Dsico was one of the first mashup artists I came across. I got a disc in the mail shortly after someone else had sent me the Best Bootlegs in the World Ever compilation, and I listened to them both for quite awhile, as I slowly warmed up to the idea. Believe it or not, I wasn't too sure I liked it, at first! When we had The ECC out to play at Theatre de la Jeune Lune a few years ago, I DJ'd for about an hour, warming up the crowd, and spun mashups (in homage to Mark Gunderson's title as "Godfather of Mashup"), and it was the aformentioned CDs which made up the bulk of my offering that night. The crowd was quite appreciative.

Dsico is another mashup artist who has since gone on to produce more traditional music, choosing to move beyond his role as mashup artist. Although of course we'll focus on his work as a sample-based musician here, Dsico has become a band with a live line-up featuring Luke Collison on Guitar & Vocals, Michaela Davies on Bass and Reef Gaha on drums. Collison continues to do remixes as well, though based on his answers to the SAR Q&A (below), I doubt he'll be doing any more mashups...

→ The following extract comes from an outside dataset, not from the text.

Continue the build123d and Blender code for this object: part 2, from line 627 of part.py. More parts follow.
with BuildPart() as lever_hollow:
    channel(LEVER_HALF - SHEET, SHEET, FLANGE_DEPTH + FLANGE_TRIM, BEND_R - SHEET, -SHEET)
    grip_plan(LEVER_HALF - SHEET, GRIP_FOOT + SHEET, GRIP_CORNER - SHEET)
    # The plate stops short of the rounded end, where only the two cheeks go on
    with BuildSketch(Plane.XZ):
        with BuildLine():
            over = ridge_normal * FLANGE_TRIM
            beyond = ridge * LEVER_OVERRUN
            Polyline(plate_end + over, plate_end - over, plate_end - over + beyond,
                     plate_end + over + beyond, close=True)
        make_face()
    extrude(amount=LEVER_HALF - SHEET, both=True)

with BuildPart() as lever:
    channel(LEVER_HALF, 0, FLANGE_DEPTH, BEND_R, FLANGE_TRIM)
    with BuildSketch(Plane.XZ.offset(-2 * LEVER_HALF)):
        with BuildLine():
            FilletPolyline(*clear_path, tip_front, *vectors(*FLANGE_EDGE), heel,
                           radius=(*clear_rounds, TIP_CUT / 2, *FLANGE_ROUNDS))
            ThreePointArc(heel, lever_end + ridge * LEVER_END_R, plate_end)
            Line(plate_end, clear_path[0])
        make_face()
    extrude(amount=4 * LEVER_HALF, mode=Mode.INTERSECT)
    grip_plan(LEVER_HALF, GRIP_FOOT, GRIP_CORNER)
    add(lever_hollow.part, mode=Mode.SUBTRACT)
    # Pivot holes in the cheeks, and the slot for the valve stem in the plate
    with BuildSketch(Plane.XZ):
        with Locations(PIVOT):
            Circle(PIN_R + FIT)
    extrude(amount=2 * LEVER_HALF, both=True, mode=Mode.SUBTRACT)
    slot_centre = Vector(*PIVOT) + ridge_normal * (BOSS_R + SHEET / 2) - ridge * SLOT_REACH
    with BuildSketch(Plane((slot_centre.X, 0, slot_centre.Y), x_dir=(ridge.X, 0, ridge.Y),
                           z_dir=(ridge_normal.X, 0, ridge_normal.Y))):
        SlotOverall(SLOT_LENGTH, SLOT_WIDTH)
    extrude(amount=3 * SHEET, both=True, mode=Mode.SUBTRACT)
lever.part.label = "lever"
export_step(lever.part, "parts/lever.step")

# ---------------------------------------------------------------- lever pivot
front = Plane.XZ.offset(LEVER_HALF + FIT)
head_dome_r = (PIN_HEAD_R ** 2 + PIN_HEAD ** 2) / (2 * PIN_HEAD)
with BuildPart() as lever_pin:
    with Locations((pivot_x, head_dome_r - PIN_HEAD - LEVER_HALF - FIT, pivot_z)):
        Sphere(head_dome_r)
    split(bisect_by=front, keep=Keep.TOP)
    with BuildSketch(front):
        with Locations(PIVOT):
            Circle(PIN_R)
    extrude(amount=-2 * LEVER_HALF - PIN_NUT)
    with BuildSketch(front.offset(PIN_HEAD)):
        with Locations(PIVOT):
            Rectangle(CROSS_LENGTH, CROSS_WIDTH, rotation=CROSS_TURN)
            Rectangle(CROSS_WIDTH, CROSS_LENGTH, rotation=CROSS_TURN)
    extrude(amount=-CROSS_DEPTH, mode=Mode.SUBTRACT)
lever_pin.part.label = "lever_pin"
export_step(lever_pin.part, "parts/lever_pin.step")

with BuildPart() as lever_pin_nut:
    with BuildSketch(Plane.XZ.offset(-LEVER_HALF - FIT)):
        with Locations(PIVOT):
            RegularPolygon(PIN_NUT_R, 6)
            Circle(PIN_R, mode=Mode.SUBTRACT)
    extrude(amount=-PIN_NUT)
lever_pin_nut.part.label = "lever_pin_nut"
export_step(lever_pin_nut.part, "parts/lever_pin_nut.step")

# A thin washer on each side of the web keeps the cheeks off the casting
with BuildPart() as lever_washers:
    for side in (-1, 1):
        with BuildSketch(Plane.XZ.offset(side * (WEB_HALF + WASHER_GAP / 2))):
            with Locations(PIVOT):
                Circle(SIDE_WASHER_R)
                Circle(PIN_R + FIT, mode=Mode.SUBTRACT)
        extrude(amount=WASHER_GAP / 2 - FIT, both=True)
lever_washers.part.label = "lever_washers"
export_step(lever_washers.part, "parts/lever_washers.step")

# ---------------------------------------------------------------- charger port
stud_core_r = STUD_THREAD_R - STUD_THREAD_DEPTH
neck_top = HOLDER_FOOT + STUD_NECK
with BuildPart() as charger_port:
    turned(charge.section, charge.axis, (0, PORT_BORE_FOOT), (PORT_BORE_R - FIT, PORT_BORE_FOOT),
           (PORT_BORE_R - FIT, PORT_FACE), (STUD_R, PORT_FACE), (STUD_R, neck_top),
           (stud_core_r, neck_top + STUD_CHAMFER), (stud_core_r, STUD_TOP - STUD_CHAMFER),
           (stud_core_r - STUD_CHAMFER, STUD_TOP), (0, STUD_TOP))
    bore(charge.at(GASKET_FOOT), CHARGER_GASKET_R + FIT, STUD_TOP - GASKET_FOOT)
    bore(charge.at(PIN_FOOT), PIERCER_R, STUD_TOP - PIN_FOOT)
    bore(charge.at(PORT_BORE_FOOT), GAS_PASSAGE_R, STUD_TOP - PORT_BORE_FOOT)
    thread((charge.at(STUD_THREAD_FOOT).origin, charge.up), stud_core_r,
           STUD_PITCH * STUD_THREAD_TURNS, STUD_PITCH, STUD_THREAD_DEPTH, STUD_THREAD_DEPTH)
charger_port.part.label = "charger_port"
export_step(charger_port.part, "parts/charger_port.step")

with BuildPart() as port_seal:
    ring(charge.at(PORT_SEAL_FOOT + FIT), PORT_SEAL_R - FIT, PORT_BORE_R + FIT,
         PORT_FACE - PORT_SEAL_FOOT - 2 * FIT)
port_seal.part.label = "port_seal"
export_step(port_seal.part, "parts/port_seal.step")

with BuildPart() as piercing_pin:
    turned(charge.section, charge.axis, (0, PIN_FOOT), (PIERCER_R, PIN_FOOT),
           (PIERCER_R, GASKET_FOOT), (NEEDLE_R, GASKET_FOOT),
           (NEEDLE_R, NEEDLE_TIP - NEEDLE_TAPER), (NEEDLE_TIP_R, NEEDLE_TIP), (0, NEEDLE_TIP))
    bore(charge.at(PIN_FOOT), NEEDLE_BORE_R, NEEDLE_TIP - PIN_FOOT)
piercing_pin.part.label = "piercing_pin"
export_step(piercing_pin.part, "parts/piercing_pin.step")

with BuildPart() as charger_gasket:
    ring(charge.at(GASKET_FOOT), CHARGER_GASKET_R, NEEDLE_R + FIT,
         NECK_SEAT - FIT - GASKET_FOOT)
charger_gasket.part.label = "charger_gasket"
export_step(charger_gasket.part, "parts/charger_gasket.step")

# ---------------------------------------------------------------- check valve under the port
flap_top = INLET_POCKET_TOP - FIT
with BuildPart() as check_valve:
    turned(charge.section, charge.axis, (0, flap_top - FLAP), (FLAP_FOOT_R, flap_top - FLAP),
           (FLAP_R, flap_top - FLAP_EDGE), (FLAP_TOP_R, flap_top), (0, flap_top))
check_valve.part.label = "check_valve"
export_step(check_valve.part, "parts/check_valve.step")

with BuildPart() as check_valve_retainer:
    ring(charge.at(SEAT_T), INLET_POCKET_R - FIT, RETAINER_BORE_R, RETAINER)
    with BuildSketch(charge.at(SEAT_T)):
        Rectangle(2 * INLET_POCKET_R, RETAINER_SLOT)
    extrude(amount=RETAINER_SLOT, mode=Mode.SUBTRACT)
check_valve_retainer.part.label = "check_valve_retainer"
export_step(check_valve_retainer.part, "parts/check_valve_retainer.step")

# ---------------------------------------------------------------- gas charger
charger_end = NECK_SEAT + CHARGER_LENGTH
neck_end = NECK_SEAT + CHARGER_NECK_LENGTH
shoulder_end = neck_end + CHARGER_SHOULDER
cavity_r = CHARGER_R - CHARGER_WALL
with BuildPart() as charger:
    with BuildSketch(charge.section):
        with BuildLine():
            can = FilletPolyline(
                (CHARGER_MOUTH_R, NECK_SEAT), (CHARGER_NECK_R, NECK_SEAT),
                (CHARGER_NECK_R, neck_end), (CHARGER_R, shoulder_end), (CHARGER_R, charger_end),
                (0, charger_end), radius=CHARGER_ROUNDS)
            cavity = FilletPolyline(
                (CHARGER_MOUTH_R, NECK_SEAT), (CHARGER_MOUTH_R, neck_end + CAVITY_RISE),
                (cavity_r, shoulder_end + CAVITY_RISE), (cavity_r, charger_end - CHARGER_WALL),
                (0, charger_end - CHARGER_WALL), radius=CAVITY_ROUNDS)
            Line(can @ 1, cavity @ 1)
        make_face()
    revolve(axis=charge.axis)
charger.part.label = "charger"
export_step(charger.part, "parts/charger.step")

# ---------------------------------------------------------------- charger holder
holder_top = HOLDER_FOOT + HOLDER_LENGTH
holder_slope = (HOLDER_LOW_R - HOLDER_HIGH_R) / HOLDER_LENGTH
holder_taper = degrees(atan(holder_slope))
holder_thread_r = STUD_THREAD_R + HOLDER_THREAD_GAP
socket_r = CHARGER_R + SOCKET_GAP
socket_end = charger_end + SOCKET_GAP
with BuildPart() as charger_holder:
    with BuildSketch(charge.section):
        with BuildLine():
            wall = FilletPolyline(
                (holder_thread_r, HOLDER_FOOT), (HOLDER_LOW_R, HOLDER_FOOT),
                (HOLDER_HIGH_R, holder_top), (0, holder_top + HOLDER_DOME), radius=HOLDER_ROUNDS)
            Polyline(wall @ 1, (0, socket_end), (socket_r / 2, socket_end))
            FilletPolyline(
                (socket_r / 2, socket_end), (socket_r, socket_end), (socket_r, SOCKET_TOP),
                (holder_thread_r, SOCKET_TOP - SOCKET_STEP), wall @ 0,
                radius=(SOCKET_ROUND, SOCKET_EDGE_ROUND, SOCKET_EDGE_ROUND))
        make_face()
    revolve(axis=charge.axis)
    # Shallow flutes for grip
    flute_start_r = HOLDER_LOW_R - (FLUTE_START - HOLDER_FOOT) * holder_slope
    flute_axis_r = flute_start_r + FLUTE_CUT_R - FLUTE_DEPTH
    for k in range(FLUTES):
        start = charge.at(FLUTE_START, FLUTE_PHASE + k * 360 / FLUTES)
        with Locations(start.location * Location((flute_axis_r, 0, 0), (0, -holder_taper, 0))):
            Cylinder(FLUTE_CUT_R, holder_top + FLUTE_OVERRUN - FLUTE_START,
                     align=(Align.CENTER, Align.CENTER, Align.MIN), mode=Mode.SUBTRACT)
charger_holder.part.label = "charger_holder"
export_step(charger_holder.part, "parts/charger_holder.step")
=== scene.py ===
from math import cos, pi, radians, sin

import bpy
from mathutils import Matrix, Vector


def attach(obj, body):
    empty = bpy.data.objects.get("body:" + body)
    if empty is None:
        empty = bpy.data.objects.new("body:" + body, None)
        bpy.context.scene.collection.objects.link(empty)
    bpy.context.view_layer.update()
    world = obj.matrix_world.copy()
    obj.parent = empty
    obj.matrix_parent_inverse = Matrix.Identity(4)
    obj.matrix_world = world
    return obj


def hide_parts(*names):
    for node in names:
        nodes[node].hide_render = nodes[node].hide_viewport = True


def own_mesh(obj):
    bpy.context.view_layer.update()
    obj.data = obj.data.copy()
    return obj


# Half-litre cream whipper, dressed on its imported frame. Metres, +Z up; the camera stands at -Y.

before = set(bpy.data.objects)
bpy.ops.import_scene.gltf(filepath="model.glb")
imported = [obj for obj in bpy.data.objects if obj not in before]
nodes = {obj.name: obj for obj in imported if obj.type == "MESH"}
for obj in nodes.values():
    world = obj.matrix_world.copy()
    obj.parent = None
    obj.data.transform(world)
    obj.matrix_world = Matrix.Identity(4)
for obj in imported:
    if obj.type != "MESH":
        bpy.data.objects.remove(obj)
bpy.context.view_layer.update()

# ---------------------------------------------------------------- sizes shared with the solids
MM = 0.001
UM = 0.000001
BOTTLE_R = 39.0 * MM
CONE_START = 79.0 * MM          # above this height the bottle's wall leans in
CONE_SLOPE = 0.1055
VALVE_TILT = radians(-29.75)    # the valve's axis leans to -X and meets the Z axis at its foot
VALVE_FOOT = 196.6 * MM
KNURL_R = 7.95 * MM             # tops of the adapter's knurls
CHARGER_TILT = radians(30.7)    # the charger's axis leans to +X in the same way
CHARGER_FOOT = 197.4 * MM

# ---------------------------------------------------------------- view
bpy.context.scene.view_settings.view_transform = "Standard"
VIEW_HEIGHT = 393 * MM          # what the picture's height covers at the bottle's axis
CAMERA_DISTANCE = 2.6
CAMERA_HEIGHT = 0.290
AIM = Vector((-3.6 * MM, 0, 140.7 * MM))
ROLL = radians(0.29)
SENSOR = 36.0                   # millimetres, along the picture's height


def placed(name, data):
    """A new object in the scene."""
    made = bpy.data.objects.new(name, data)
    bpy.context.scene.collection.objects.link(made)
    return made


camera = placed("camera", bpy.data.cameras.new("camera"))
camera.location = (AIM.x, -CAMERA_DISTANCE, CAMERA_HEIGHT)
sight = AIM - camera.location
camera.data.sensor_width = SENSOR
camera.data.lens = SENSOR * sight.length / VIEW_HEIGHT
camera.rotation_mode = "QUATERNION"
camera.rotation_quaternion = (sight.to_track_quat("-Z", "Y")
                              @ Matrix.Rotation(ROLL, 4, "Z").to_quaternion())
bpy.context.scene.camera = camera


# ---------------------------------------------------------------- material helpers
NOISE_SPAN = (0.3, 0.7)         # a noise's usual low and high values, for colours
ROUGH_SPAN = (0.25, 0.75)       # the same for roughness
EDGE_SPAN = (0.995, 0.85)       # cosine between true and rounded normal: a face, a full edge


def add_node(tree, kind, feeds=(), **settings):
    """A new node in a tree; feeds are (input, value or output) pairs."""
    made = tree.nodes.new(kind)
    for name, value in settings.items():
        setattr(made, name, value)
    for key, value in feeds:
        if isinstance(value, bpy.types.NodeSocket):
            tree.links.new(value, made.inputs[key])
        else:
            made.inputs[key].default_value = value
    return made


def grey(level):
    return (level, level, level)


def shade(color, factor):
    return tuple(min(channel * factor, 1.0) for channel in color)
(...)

Without further ado, here's the SAR Q&A with Dsico!


*Name: Dsico

*Members: 1-3

*Founding Member: Luke Collison

*Tape manipulations, digital deconstructions or turntable creations: These days it’s just a "band.” I suppose I’m more a singer/songwriter for lack of a better term. I don't do that mashup rubbish anymore. Thats all just plagiarism anyway.

*Location: Sydney, Australia

*What is your creative/artistic background: Well, I'm living in Sydney, Australia at the moment and have been here for the last 10 years or so. I played a bit of guitar in high school, as I imagine a lot of people did. But it wasn’t until I was at Uni that I got into electronic music and started playing with synthesizers and that stuff.

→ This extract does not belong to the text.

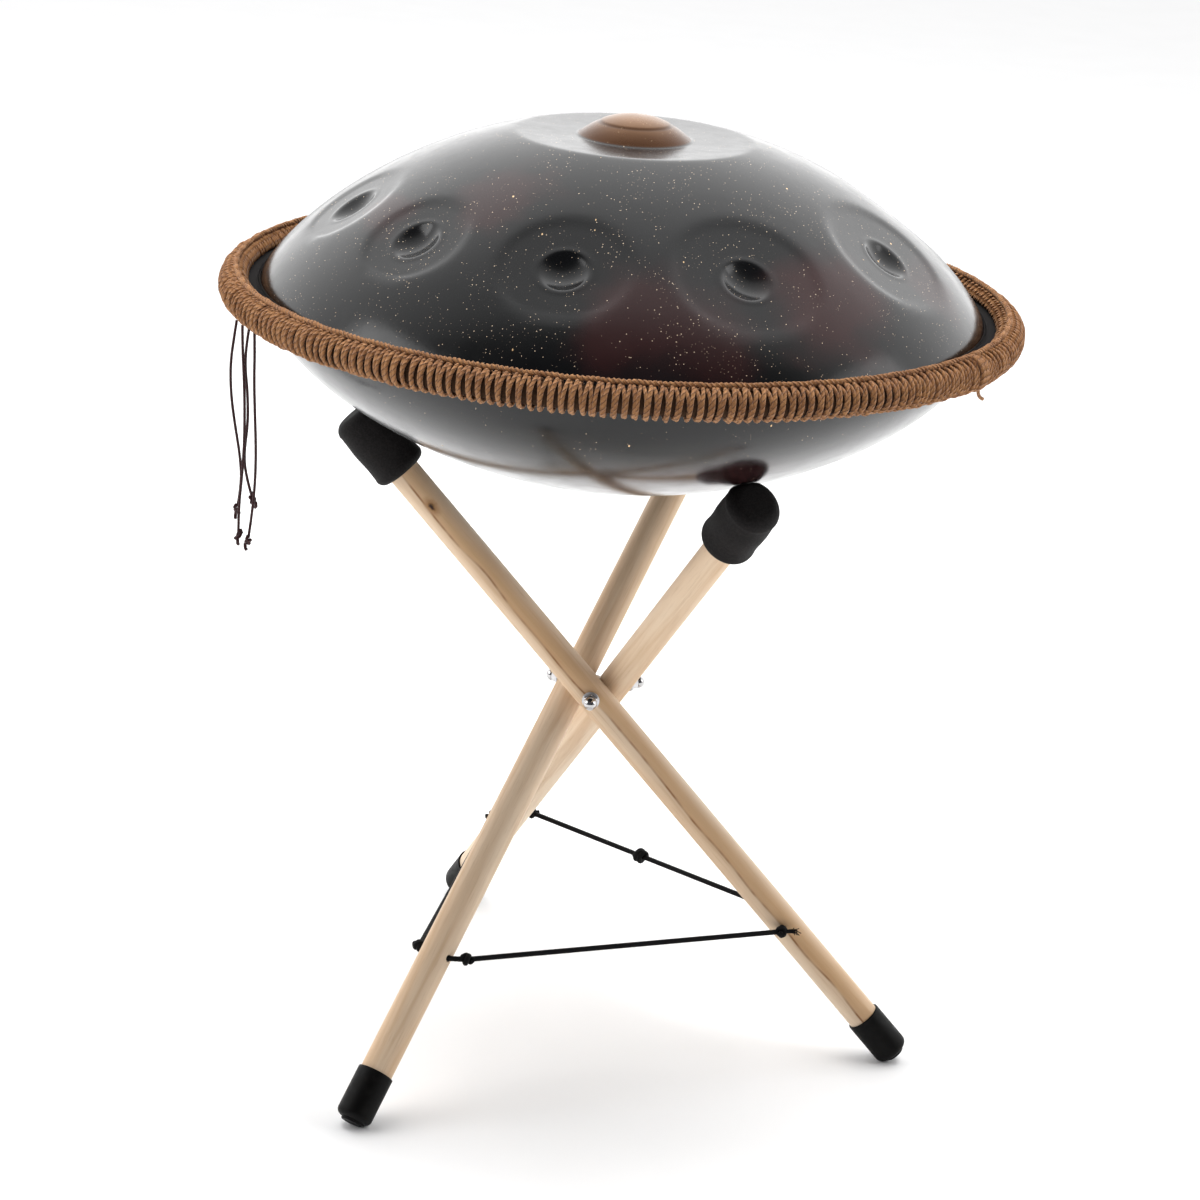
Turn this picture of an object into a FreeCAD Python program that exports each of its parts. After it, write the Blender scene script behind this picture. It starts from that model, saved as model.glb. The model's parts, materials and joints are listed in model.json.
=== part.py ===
import FreeCAD, Part
import math
import os

# Handpan on a folding three-leg wooden stand. Millimetres, +Z up.
# Origin: on the floor, straight below the centre of the pan.

Vector = FreeCAD.Vector
UP = Vector(0, 0, 1)

# ---- Stand: three dowels that cross at a waist ------------------------------
LEG_NAMES = ("a", "b", "c")
LEG_RADIUS = 12.0
LEG_LEAN = 43.0            # degrees from upright, stand open
WAIST_OFFSET = 17.4        # stand axis to each dowel's axis, at the waist
WAIST_HEIGHT = 276.0
FIRST_BOLT_AZIMUTH = -92.5  # degrees, bolt through leg a; the others are 120 degrees apart
LEG_ABOVE_WAIST = 258.0    # to the top end inside the pad
LEG_BELOW_WAIST = 363.0    # to the bottom end inside the foot cap
LEG_CHAMFER = 1.0

STUD_RADIUS = 3.0
STUD_CLEARANCE = 0.05
STUD_REACH = 37.0          # stand axis to the stud's end
HUB_RADIUS = 4.8
HUB_HEIGHT = 16.0
WASHER_RADIUS = 6.5
WASHER_THICKNESS = 1.4
NUT_ACROSS_FLATS = 10.0
NUT_HEX_HEIGHT = 4.5
NUT_DOME_RADIUS = 5.2
NUT_DOME_RAISE = 2.0
WASHER_FACE = WAIST_OFFSET + LEG_RADIUS + 0.1   # stand axis to the washer's inner face

PAD_RADIUS = 20.0
PAD_START = 220.0          # along the leg from the waist
PAD_LENGTH = 56.0
PAD_EDGE = 9.0
PAD_TO_SHELL = 0.4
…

*History: Dsico, has been going for a few years. Initially it was just a Pseudonym I was using for doing Mash-Ups and Plunderphonic type work. This was all around 2002/2003 I suppose, DJing and "net-releasing" unofficial remixes etc. These days I don't do any of that though. And Dsico has now become the name for my original music output. I have a couple of albums out on my own little vanity label "Spasticated Records." I've also now put together a 3-Piece Band for live gigs, with Vox/Guitar + Bass + Drums & Electronics. We've been doing a few gigs around Sydney this year.

*Born: I've been working under the pseudonym Dsico since around late 2002 or so, and I'm old enough...

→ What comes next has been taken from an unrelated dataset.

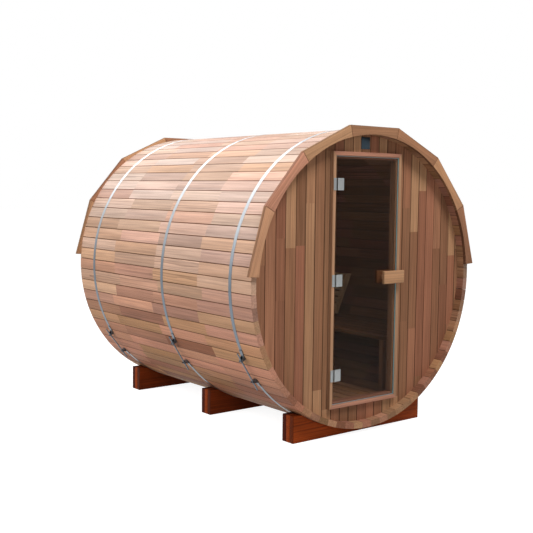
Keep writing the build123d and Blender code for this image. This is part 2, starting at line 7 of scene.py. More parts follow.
import bmesh
import bpy
from mathutils import Matrix, Vector


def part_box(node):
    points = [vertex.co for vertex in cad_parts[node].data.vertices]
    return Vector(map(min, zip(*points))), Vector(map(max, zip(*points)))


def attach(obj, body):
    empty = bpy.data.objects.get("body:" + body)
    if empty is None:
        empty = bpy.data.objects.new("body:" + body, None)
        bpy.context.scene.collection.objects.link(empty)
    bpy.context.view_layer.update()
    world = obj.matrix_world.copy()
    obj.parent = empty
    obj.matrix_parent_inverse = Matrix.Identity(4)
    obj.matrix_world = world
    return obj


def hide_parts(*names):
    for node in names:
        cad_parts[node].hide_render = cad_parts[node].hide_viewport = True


bl_info = {
    "name": "Barrel Sauna",
    "version": (1, 0, 0),
    "blender": (4, 5, 0),
    "location": "View3D > Sidebar > Sauna",
    "description": "Dresses a barrel sauna in cedar boards, steel and glass",
    "category": "Object",
}

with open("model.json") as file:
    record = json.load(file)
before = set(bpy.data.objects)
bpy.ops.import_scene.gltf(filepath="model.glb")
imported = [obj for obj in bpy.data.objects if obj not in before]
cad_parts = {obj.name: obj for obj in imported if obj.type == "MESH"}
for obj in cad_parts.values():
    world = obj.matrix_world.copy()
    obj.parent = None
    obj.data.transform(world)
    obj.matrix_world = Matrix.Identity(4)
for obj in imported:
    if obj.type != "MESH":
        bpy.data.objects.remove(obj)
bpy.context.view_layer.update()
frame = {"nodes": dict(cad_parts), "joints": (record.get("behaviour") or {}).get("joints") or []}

# Places read from the frame, in metres
STAVE_NODES = sorted(name for name in frame["nodes"] if name.startswith("staves_"))
WALL_LOW, WALL_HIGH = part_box("rear_wall")
AXIS_Z = (WALL_LOW.z + WALL_HIGH.z) / 2
WALL_RADIUS = (WALL_HIGH.z - WALL_LOW.z) / 2
STAVE_LOW, STAVE_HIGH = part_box("staves_01")
BARREL_RADIUS = STAVE_HIGH.z - AXIS_Z
HEAD_LOW, HEAD_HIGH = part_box("door_head")
SILL_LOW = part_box("door_sill")[0]
JAMB_LOW, JAMB_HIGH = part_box("door_jamb_right")
GLASS_LOW, GLASS_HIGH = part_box("door_glass")
PIVOT = Vector(
    next(joint["pos_m"] for joint in frame["joints"] if joint["name"] == "door_hinge")
)

# A wall stands in the plane of its boards: local X across, local Y up, local Z to the front
FACING_FRONT = Matrix(((1, 0, 0, 0), (0, 0, -1, 0), (0, 1, 0, AXIS_Z), (0, 0, 0, 1)))
# A cross timber runs along X: local Y along it, local X up, local Z to the back
CROSSWISE = Matrix(((0, 1, 0, 0), (0, 0, 1, 0), (1, 0, 0, 0), (0, 0, 0, 1)))
# The handle runs along X as well: local Y along it, local X down, local Z to the front
HANDLE_WISE = Matrix(((0, 1, 0, 0), (0, 0, -1, 0), (-1, 0, 0, 0), (0, 0, 0, 1)))
# A screw stands on the front: local Z runs to the front
TO_FRONT = Matrix.Rotation(math.pi / 2, 4, "X")

# Painted highlight and shade: heights between which the hoops turn from the shaded colour to the
# bright one
PAINTED_SHADE_BELOW = AXIS_Z - 0.1
PAINTED_HIGHLIGHT_ABOVE = AXIS_Z + 0.85

# Painted sheen: the staves are paler down to one angle from the top, and less and less to the next
FULL_SHEEN_TO = 60
NO_SHEEN_FROM = 116
PAINTED_SHEEN = 0.66

# Joints and eased edges, in metres
SPLICE_SPREAD = 0.045
SHORTEST_PIECE = 0.3
GROOVE_CLEARANCE = 0.002
TRIM_LIP = 0.002
ARC_STEP = 0.06
MITRE_TURN = 0.0004
MITRE_SEAM = 0.0002
PLY_SEAM = 0.0006
SADDLE_CLEARANCE = 0.0012
EASED_EDGE = 0.003
TRIM_EDGE = 0.002
FRAME_EDGE = 0.0018
STOP_EDGE = 0.001
STOP_CLEARANCE = 0.007
ON_A_LINE = 0.0005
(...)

*Motivations/Philosophy: I just write songs. Its amusing. Oh and I like the mixing/ production side of it a lot too. It’s always interesting learning how to get a better or smoother, fuller sound. Lately I've been trying to get into producing other bands more as I think I have writers block with my music. My recent songs have been a little lacking. But the production side has been coming along. Although you always want more gear. More preamps / microphones, fancy synths... It’s terrible.

*Web address: http://www.dsico.org

***

Thanks to Luke Collison of Dsico for being the focus of our feature this week at the SAR Blog. Check out episode 121 to hear one of his mashups - or "rubbish," as he calls it! Check out the Dsico website when you get a chance as well.

Hopefully this new episode uploads to iTunes this week and we won't have any further problems getting the show out. If you have any problems, please feel free to get in contact. You can post a comment here at the blog, or drop me a line at my email address (listed at our Contact Page). Also, if you have any ideas on how we could better promote the podcast, I'm all ears. Still quite new to this and, as you can probably tell, much more interested in the production and musical direction of the show, as opposed to learning all the ins and outs of the technical side of podcasting, but I'd love to find the show more exposure so if you have any ideas on where I should be listing the program, or promoting it in other ways, please don't hesitate to make your suggestions...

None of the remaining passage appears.